→ **Data entries**
● ● ● ● ●

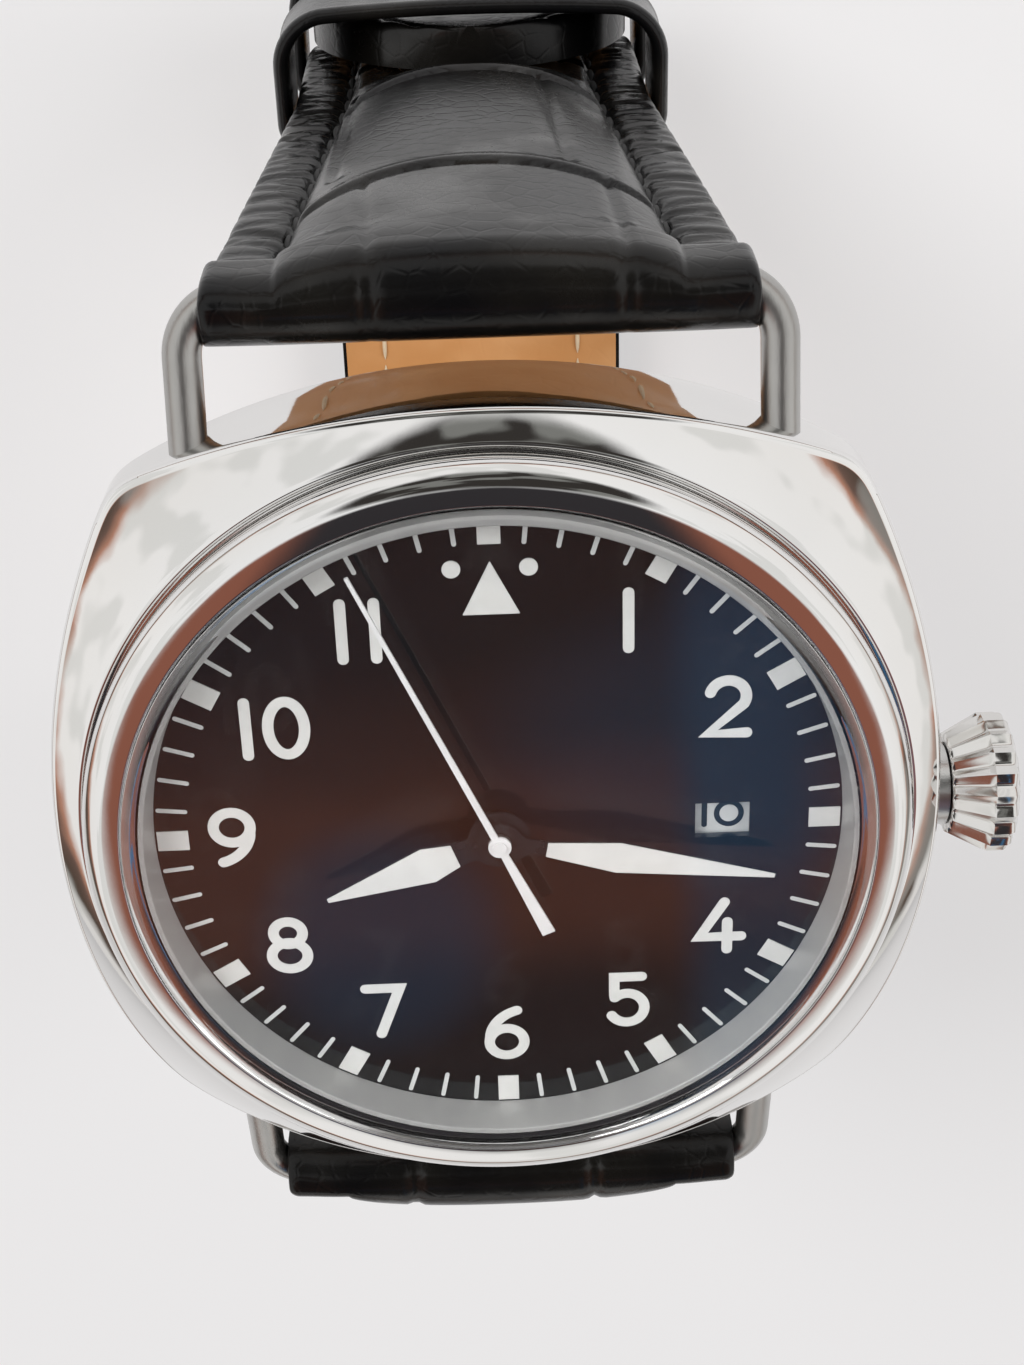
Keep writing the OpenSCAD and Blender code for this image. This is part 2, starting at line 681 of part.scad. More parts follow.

● ● ● ● ●

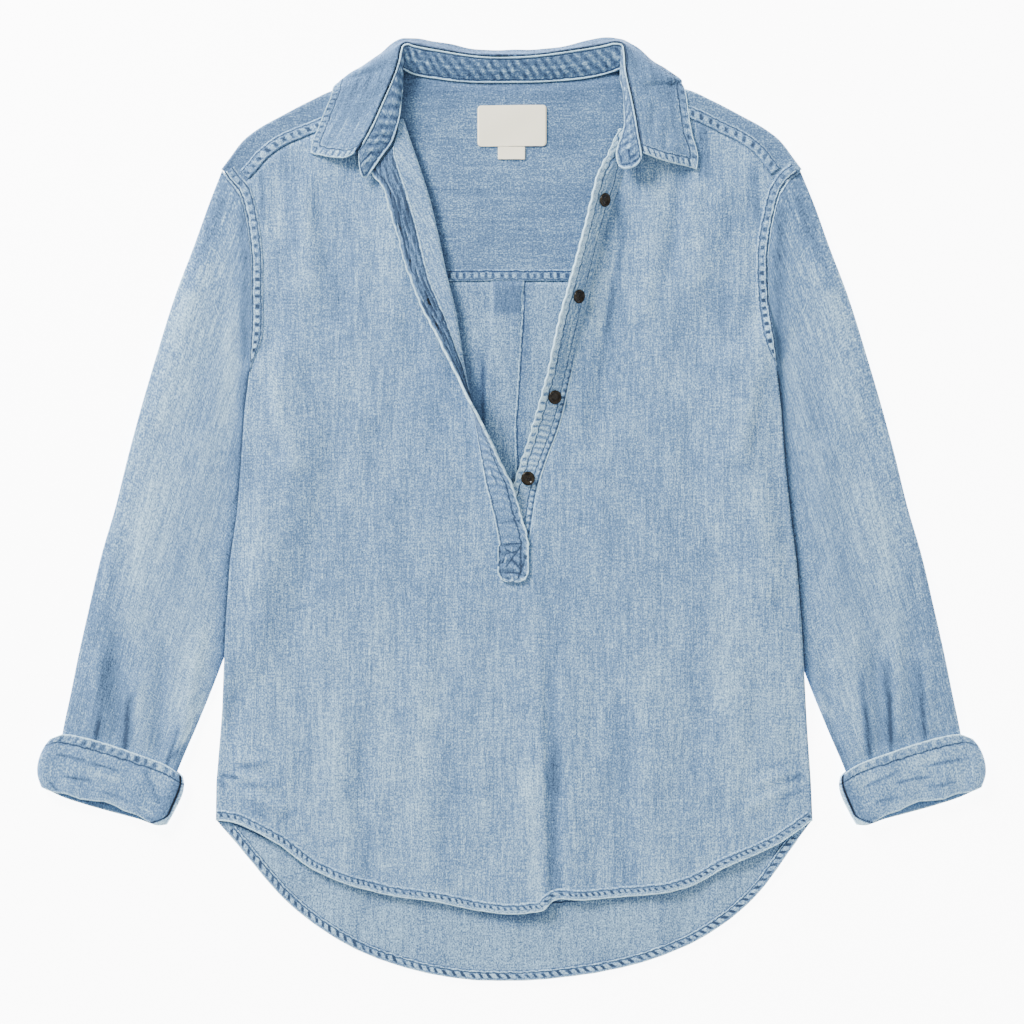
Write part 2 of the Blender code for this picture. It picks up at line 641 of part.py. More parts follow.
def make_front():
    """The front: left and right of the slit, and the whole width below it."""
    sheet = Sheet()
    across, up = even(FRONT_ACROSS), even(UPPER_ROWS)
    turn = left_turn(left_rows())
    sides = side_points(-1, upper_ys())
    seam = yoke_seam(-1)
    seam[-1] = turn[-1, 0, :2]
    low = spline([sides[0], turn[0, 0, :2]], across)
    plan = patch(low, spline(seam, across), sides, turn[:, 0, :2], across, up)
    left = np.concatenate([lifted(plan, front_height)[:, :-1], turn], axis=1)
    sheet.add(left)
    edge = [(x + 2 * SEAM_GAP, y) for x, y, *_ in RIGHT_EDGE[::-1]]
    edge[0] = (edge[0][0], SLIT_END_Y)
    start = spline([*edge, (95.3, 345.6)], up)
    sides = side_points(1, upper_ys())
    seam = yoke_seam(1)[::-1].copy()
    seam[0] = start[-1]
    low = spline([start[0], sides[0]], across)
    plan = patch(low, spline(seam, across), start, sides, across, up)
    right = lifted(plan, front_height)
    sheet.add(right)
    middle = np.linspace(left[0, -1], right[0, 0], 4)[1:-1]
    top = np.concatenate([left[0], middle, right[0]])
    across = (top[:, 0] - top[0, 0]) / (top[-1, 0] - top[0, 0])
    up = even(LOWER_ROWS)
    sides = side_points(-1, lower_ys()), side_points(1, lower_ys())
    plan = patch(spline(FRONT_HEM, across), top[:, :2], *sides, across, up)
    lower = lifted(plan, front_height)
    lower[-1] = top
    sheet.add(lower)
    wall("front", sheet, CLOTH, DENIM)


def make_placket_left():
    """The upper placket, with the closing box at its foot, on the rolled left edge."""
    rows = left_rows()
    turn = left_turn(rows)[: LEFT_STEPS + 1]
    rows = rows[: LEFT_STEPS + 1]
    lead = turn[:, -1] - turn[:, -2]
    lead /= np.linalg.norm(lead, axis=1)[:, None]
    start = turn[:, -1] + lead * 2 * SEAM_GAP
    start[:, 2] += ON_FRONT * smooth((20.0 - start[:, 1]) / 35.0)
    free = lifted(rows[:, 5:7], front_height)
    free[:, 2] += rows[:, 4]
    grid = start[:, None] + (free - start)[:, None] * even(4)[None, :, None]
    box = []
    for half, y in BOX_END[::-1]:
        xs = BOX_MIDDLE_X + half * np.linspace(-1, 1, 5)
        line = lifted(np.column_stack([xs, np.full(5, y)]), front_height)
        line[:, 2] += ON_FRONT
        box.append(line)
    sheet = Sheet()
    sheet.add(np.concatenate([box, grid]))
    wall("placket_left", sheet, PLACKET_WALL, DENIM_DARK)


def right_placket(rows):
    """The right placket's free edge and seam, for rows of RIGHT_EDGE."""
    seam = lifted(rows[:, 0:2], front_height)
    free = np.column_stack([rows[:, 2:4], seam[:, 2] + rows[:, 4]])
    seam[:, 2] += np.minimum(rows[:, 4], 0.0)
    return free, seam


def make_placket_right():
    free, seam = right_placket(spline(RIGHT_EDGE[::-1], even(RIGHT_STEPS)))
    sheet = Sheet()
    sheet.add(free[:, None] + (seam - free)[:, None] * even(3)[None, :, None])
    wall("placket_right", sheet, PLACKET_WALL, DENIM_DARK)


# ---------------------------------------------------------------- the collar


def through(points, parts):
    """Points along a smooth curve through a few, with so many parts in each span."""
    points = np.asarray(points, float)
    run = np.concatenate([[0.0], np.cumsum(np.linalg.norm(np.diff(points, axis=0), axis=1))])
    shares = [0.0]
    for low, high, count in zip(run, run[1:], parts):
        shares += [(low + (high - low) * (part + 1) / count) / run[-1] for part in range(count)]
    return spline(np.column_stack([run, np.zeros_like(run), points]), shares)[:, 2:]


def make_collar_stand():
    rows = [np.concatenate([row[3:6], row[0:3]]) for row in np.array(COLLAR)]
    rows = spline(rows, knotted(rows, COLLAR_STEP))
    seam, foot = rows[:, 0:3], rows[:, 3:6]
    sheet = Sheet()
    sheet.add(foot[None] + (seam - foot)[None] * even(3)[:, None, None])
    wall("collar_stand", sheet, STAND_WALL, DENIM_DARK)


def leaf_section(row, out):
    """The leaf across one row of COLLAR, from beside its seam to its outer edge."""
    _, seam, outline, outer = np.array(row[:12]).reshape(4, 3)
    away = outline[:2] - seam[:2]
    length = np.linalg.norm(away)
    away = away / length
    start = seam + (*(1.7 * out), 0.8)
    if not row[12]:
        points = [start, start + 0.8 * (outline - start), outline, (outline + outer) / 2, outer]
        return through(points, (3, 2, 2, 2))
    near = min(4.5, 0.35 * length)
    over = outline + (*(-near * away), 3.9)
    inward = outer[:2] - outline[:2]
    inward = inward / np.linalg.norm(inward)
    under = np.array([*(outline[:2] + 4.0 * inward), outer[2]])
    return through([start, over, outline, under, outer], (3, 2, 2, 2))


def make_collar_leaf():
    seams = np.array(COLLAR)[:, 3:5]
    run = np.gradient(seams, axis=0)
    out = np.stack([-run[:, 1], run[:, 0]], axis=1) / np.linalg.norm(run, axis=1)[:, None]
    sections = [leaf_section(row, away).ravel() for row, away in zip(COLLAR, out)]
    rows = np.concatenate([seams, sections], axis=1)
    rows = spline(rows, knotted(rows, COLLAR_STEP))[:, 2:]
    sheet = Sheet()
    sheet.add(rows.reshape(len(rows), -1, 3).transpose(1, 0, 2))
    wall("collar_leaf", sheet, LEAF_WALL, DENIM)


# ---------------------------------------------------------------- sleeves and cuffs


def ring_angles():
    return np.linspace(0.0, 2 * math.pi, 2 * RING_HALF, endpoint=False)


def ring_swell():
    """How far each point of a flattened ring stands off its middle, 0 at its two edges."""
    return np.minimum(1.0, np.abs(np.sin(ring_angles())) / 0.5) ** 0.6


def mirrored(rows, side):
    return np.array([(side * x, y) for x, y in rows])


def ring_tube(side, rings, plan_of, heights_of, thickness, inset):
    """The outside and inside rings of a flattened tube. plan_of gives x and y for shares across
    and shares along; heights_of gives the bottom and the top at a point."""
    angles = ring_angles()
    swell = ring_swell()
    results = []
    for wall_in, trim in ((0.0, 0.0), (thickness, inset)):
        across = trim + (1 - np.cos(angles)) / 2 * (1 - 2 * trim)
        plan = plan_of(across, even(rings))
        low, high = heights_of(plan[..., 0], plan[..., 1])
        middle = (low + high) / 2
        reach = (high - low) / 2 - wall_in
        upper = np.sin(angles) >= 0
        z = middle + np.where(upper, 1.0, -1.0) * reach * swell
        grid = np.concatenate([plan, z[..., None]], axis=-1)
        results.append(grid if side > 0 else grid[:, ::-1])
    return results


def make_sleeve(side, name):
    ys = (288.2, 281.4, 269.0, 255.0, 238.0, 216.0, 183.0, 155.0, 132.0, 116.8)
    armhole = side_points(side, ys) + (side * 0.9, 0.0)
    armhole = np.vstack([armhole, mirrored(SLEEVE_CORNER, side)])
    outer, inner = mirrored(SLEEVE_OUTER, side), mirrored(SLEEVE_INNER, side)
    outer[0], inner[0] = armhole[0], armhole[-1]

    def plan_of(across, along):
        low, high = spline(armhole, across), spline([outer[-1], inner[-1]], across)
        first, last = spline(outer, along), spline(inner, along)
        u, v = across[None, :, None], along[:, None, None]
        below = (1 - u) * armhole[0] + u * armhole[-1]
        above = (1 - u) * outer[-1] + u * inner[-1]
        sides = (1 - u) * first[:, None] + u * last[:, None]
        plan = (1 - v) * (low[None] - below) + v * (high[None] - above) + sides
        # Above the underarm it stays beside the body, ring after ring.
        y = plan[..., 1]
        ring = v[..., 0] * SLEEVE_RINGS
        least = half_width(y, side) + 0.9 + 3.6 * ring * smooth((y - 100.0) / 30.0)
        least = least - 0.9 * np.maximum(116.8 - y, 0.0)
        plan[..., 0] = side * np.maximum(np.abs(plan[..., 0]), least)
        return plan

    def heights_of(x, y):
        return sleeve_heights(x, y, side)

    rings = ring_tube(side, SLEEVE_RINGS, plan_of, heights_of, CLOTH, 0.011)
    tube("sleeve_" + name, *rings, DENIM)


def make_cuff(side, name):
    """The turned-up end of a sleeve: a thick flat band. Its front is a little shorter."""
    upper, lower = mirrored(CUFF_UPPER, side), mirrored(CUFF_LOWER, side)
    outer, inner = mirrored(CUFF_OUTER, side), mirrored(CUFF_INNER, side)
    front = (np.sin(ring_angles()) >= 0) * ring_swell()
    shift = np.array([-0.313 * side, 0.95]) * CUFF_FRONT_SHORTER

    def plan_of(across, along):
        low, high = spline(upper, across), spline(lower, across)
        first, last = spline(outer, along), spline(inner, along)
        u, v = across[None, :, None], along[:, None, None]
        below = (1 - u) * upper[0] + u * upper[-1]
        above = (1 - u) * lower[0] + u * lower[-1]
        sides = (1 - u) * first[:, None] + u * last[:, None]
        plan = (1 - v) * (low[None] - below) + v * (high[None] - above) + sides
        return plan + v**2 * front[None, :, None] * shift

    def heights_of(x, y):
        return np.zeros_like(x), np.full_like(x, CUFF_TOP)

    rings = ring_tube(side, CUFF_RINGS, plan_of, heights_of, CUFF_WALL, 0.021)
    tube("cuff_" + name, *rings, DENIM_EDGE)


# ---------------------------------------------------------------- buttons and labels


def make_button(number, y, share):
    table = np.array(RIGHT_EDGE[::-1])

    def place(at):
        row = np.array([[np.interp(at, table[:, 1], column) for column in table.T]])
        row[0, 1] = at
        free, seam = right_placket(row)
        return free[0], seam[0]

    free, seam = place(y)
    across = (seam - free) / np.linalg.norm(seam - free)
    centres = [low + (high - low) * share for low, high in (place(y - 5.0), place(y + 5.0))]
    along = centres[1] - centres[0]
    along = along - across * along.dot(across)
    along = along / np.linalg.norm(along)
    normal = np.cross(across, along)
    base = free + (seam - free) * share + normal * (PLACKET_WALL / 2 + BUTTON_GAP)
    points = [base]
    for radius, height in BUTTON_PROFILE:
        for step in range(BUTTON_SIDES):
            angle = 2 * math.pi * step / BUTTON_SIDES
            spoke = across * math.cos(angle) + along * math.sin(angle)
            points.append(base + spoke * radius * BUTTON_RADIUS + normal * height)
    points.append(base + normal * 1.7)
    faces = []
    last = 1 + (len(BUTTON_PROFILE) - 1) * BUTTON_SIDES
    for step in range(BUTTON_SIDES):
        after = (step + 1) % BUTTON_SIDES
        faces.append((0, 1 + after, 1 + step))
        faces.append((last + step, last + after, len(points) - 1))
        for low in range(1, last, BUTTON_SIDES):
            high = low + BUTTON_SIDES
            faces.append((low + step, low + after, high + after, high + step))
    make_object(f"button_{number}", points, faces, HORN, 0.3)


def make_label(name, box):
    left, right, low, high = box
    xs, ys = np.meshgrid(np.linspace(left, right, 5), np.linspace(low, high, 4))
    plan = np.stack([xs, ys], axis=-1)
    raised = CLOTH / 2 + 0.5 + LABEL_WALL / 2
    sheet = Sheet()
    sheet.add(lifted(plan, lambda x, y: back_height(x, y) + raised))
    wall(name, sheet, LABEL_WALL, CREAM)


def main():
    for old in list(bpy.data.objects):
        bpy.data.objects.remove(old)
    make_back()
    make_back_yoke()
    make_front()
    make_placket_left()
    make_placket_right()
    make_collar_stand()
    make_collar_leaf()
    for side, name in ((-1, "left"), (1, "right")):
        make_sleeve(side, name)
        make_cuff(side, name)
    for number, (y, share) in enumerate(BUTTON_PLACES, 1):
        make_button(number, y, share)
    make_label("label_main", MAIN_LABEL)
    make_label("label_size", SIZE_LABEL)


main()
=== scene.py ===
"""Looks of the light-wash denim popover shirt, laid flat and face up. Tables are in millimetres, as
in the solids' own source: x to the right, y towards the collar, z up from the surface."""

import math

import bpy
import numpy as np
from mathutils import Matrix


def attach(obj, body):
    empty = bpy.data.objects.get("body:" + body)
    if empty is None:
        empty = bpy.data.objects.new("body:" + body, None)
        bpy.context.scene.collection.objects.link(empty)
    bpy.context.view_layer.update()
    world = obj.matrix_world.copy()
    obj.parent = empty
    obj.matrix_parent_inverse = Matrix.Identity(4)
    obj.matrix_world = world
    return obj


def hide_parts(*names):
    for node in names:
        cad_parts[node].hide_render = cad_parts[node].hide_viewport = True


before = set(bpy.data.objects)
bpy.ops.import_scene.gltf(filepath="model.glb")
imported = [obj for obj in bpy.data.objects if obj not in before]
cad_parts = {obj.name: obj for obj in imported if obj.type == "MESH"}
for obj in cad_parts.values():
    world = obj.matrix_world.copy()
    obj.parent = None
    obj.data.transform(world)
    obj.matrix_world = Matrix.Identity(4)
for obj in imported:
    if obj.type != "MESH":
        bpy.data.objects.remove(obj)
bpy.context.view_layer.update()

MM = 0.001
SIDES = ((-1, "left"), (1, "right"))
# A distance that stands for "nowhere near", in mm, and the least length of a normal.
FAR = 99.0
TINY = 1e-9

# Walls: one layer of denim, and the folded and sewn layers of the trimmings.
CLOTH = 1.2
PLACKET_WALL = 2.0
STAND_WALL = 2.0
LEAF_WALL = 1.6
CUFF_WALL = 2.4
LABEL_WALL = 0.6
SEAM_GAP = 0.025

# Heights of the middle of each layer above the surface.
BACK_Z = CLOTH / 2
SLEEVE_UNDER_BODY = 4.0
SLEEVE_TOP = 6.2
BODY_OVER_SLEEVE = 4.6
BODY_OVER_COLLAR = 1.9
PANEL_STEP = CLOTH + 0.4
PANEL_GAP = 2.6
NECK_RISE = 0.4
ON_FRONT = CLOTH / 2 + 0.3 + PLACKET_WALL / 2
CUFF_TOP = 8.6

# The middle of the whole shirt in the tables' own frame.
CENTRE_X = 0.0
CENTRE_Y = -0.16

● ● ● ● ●

→ **Directions**
The lines from the one containing "wall(name, sheet, LABEL_WALL, CREAM)" to the one containing "if empty is", both included, are to be extracted exactly; give no other line.

→ **Solution to the problem**
    wall(name, sheet, LABEL_WALL, CREAM)


def main():
    for old in list(bpy.data.objects):
        bpy.data.objects.remove(old)
    make_back()
    make_back_yoke()
    make_front()
    make_placket_left()
    make_placket_right()
    make_collar_stand()
    make_collar_leaf()
    for side, name in ((-1, "left"), (1, "right")):
        make_sleeve(side, name)
        make_cuff(side, name)
    for number, (y, share) in enumerate(BUTTON_PLACES, 1):
        make_button(number, y, share)
    make_label("label_main", MAIN_LABEL)
    make_label("label_size", SIZE_LABEL)


main()
=== scene.py ===
"""Looks of the light-wash denim popover shirt, laid flat and face up. Tables are in millimetres, as
in the solids' own source: x to the right, y towards the collar, z up from the surface."""

import math

import bpy
import numpy as np
from mathutils import Matrix


def attach(obj, body):
    empty = bpy.data.objects.get("body:" + body)
    if empty is None:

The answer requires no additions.